West Point cadet killed in accident laid to rest
Cyril Josh Barker | 6/13/2019, 11:05 a.m.
Family and friends gathered on Tuesday for a memorial service for Christopher J. “C.J.” Morgan, the 22-year-old cadet killed during an accident when a vehicle overturned at the United States Military Academy at West Point.
Mourners gathered at West Orange High School in New Jersey where Morgan graduated from in 2015. Reports indicate that he was killed when a Light Medium Tactical Vehicle rolled over. Nearly 20 people were also injured in the accident.
“Cadet Morgan was a valued member of the Corps of Cadets and will be missed by all. The entire community is ensuring that our cadets are being cared for physically, emotionally, and spiritually,” Superintendent Lt. Gen. Darryl A. Williams said in a statement. “Our thoughts and prayers are with the Morgan family.”
Army West Point Wrestling Coach Kevin Ward said in one published report that Morgan was a talented athlete and that his teammates, students and teachers were “devastated by his passing.” “Chris had an infectious personality with a smile big enough to fill any room, and a heart big enough to love everyone around him,” he continued. “He made everyone around him better and he will be greatly missed.”
More than 1,000 people attended the memorial service held in the high school’s gymnasium. Morgan was best remembered as a stellar athlete who excelled in wrestling and football. He was also in the band.

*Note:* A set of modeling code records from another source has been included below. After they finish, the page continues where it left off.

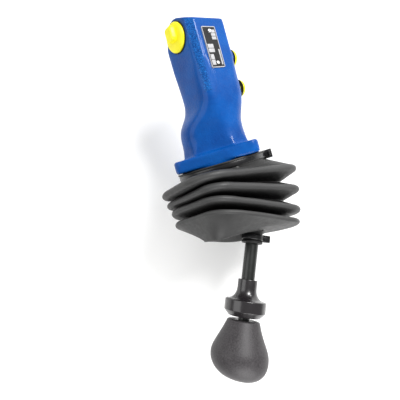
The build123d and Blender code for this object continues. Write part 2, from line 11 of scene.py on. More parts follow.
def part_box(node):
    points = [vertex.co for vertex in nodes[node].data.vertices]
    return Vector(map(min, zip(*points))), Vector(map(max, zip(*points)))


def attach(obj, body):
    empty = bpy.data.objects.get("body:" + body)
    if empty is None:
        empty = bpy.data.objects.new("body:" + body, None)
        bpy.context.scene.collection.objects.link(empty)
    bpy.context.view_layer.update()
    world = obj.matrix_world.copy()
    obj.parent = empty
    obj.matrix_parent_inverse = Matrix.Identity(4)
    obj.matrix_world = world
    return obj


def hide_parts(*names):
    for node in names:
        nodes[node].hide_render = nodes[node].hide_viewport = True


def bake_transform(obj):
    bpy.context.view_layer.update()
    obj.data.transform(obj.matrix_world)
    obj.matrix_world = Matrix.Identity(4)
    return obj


MM = 0.001

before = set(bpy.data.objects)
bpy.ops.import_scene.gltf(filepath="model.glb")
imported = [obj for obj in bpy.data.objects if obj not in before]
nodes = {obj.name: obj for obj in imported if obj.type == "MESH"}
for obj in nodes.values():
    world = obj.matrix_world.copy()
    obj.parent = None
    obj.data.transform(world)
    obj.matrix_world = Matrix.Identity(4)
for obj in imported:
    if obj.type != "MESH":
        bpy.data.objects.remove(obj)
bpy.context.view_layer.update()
scene = bpy.context.scene

# ---------------------------------------------------------------- camera and light
# Metres. Place, directions and lens are rounded from a fit to measured points.
CAMERA_PLACE = Vector((0.169, -0.197, 0.0084))
CAMERA_RIGHT = Vector((-0.767, -0.577, 0.282)).normalized()
CAMERA_FORWARD = Vector((-0.576, 0.812, 0.094)).normalized()
CAMERA_UP = CAMERA_RIGHT.cross(CAMERA_FORWARD).normalized()
SENSOR_WIDTH = 36.0
LENS = 29.5


def facing(place, right, up, back):
    """World matrix whose local axes are right, up and back."""
    matrix = Matrix((right, up, back)).transposed().to_4x4()
    matrix.translation = place
    return matrix


camera_data = bpy.data.cameras.new("camera")
camera_data.sensor_width = SENSOR_WIDTH
camera_data.lens = LENS
camera_data.clip_start = 0.01
camera = bpy.data.objects.new("camera", camera_data)
scene.collection.objects.link(camera)
camera.matrix_world = facing(CAMERA_PLACE, CAMERA_RIGHT, CAMERA_UP, -CAMERA_FORWARD)
scene.camera = camera
scene.view_settings.view_transform = "Standard"


def area_light(name, place, target, size, power):
    """White square light at place, pointed at target; size in metres, power in watts."""
    data = bpy.data.lights.new(name, "AREA")
    data.size = size
    data.energy = power
    lamp = bpy.data.objects.new(name, data)
    scene.collection.objects.link(lamp)
    lamp.location = place
    lamp.rotation_mode = "QUATERNION"
    lamp.rotation_quaternion = (Vector(target) - Vector(place)).to_track_quat("-Z", "Y")


def seen_from(right, up, back):
    """Point given by its distances along the camera's own axes, from the origin."""
    return CAMERA_RIGHT * right + CAMERA_UP * up - CAMERA_FORWARD * back


LIGHTS = (
    # name, place, target, size, power
    ("key", seen_from(0.32, 0.42, 0.52), (0, 0, 0.0), 0.28, 7.0),
    ("fill", seen_from(-0.6, 0.1, 0.45), (0, 0, 0.02), 0.6, 2.2),
    ("spark", (-0.25, -0.40, -0.20), (0.005, -0.02, -0.02), 0.07, 0.35),
    ("low", seen_from(0.1, -0.55, 0.3), (0, 0, 0.12), 0.45, 3.2),
)
for light in LIGHTS:
    area_light(*light)

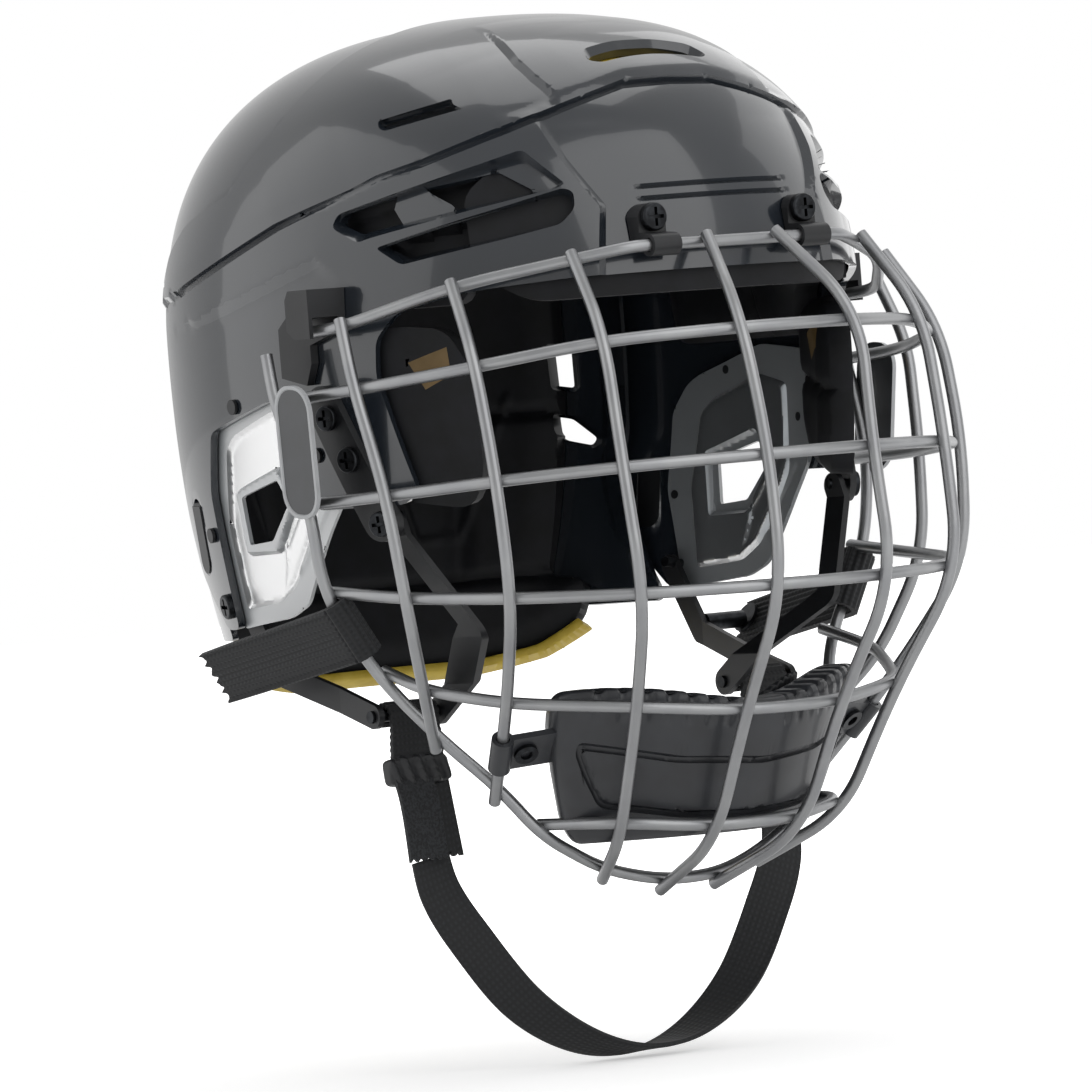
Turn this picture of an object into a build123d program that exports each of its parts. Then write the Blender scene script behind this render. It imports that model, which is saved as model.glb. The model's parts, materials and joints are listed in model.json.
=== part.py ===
"""Ice hockey helmet with a wire face cage, as an assembly of its real pieces.

Millimetres. +Z is up as worn, the helmet faces -Y and +X is the wearer's left.
The origin lies inside the head space, level with the edge of the shell over the brow.
Right-hand pieces are modelled and the left-hand ones are their mirror images.
"""
from build123d import *
import os
from math import cos, sin, tan, atan2, pi, radians, degrees, copysign, hypot

os.makedirs("parts", exist_ok=True)

# Overall sizes of the shells
shell_length = 250.0
shell_width = 210.0
shell_height = 200.0
crown_rise = 104.0
widest_level = -12.0
section_centre = 31.0
front_reach = 129.0
plan_power = 2.27
rise_power = 2.47
tuck_depth = 100.0
side_tuck_share = 0.07
rear_tuck_share = 0.15
skirt_levels_share = (-0.65, -0.62, -0.39, -0.19)
dome_angles = (0, 20, 38, 52, 64, 74, 82, 87)
section_points = 24
shell_wall = 3.0
rear_wall = 2.6
rear_drop = 1.5

# Fits and clearances
slide_gap = 0.4
size_travel = 10.0
seat_gap = 0.4
pin_gap = 0.3
screw_gap = 0.2

# Cage
wire_dia = 4.0
weld_depth = 0.8
cage_width = 240.0
cage_depth = 140.0
cage_height = 210.0
bend_run_share = 0.45
bend_trials = 12
cage_middle_share = (-0.143, -0.381)
hinge_y = -101.0
hinge_z = 9.5
hinge_straight = 41.5
hinge_bend = 15.0
wire_tail = 2.5

# Forehead clips and their screws
clip_x = 30.5
clip_width = 11.0
clip_wall = 1.4
clip_height = 27.0
screw_height = 9.1
screw_dia = 3.8
screw_head_dia = 9.3
screw_head_height = 2.6
cross_width = 1.2
cross_depth = 1.4
nut_barrel_dia = 6.0
nut_flange_dia = 11.0
nut_flange_height = 1.4
nut_barrel_length = 4.0

# Liner
liner_gap = 0.4
brow_thickness = 12.6
temple_thickness = 11.6
side_thickness = 12.6
crown_thickness = 14.6
rear_thickness = 12.5
channel_depth = 2.5
pad_draw = 3.0
crown_level = 43.0

# Ear covers, side hooks, loop anchors
cover_thickness = 1.6
cover_rib = 0.8
rivet_dia = 3.0
rivet_head_dia = 5.0
rivet_head_height = 1.0
hook_plate = 2.8
hook_reach = 114.2
hook_lip = 1.5
anchor_thickness = 2.4
anchor_width = 13.0
anchor_screw_dia = 3.4
anchor_head_dia = 8.4
anchor_head_height = 1.8

# Ear loops and chin strap
arm_width = 9.0
arm_thickness = 2.2
rear_arm_width = 8.0
strap_pivot_y = 2.0
strap_pivot_z = -137.0
loop_bar_dia = 4.0
anchor_screw_length = 8.5
arm_sink = 2.8
rear_screw_length = 13.0
tab_width = 21.0
tab_drop = 15.0
tab_thickness = 2.0
tab_grooves = 5
tab_groove_dia = 1.0
sewn_overlap = 0.6
strap_corner = 1.5
keeper_width = 25.0
keeper_height = 9.0
keeper_thickness = 6.0
wrap_width = 24.0
wrap_height = 26.0
wrap_thickness = 5.0
webbing_width = 15.0
webbing_thickness = 1.6
webbing_sections = 28
strap_lean = 8.0
strap_half_width = 72.5

# Chin cup, cage straps, label plates
cup_top = -134.0
cup_bottom = -181.0
cup_recess = 1.5
cup_grooves = 3
cup_groove_pitch = 3.0
cup_liner_thickness = 7.0
cup_grip_share = 0.5
cup_tab_width = 14.0
cup_tab_thickness = 2.4
snap_reach = 8.0
snap_dia = 8.0
snap_height = 1.2
side_strap_thickness = 2.0
side_strap_root_share = 0.4
side_strap_width = 18.0
stud_dia = 6.0
stud_flange_dia = 11.0
stud_flange_height = 1.2
plate_width = 20.0
plate_length = 44.0
plate_thickness = 1.5
plate_corner = 9.4
plate_embed = 0.2
plate_spot_share = 0.51
plate_tilt = 4.3

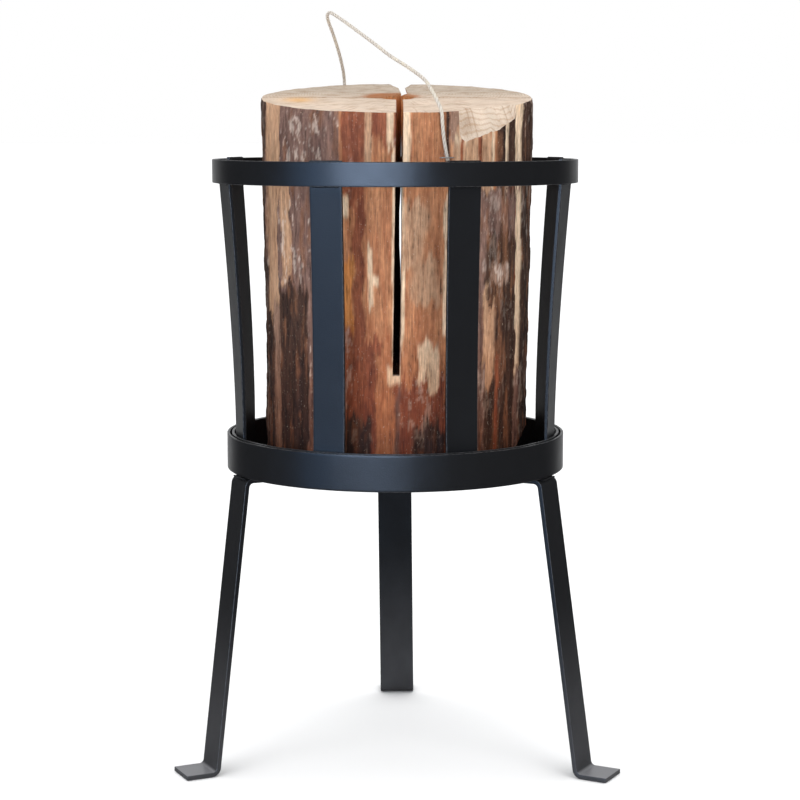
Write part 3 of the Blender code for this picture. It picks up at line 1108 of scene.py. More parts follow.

Morgan was reportedly going to graduate from West Point in 2020 with a degree in law. In a previous interview he said he was studying political science, foreign affairs and global economy. He had dreams of working for Homeland Security.
“He was a bright light to everyone around,” said Brigadier General Jemal J. Beale at the service. “He was a bold young man willing to dream and make it a better place. His impact will endure, and we’ll enjoy the impact he had on our lives.”
Morgan’s brother, Colin, spoke at the service and said he looked up to his brother. He plans to follow in his brother’s footsteps and attend West Point after graduating from high school.
“He showed me the way in almost everything that I did,” Colin said. “I know if I can even reach half of the amount of people that he did or be half of the man that he was, I’ll be a great person.”